To use an analogy from a court of law, the board papers are the evidence and the meetings are the opportunity for a cross-examination of the principal witnesses.
The essential point is that the flow of paperwork to the board, and the chance to interrogate and question in a constructive manner, is the opportunity for the outside director to rebalance the information deficit.
This underlines the importance of a commitment on the part of the outside director to understanding the company and how it works — not just in and around the board meetings, but constantly.
7.12 The company secretary’s contribution
The most successful boards are those that are administered well. Responsibility for this often falls to the company secretary, general counsel or head of secretariat — the title varies but the responsibilities do not.

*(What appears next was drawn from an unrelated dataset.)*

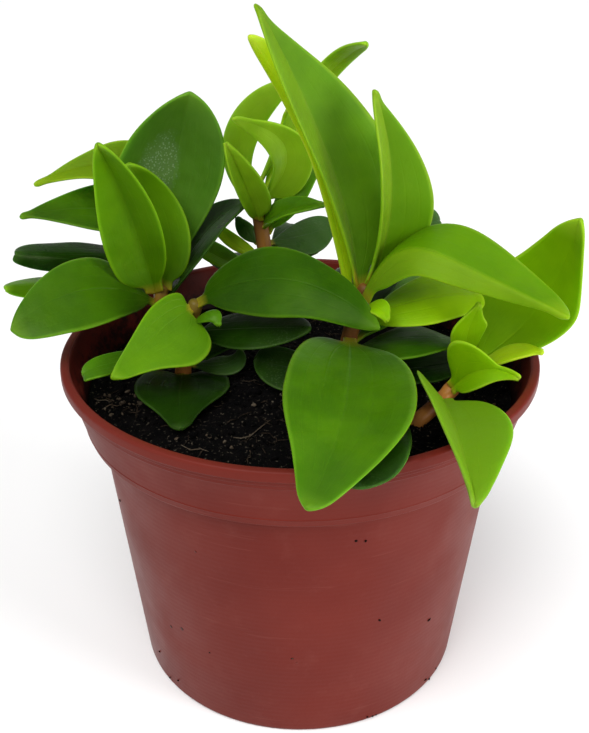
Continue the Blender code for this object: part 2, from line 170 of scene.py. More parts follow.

The role of company secretary (or similar) has grown in recent years, as has the reputation of the function. In some jurisdictions, their authority and position is protected by law.
The board will require advice both on the legal implications of its operations and on issues of corporate law, practice and governance.
In larger organisations these separate strands of advice are given by different individuals. The general counsel or chief legal officer is responsible for operational legal advice, often reporting directly to the chief executive; the company secretary is responsible for governance and compliance and often reports directly to the chairman.
The current trend is towards this separation of roles, given that the scale and complexity of regulatory compliance has increased so much in recent years. But this is not an inevitable result. Single point responsibility for all legal matters is, in our view, the better way. Company secretary expertise can be located in individual members of a legal team, with one person responsible overall.
It is best practice for companies to support directors in taking independent advice, at the company’s expense, whenever they feel it appropriate to do so. In some jurisdictions this right is enshrined by statute. This is a recognition that, on occasion, the interests of individual directors and those of the company itself might diverge.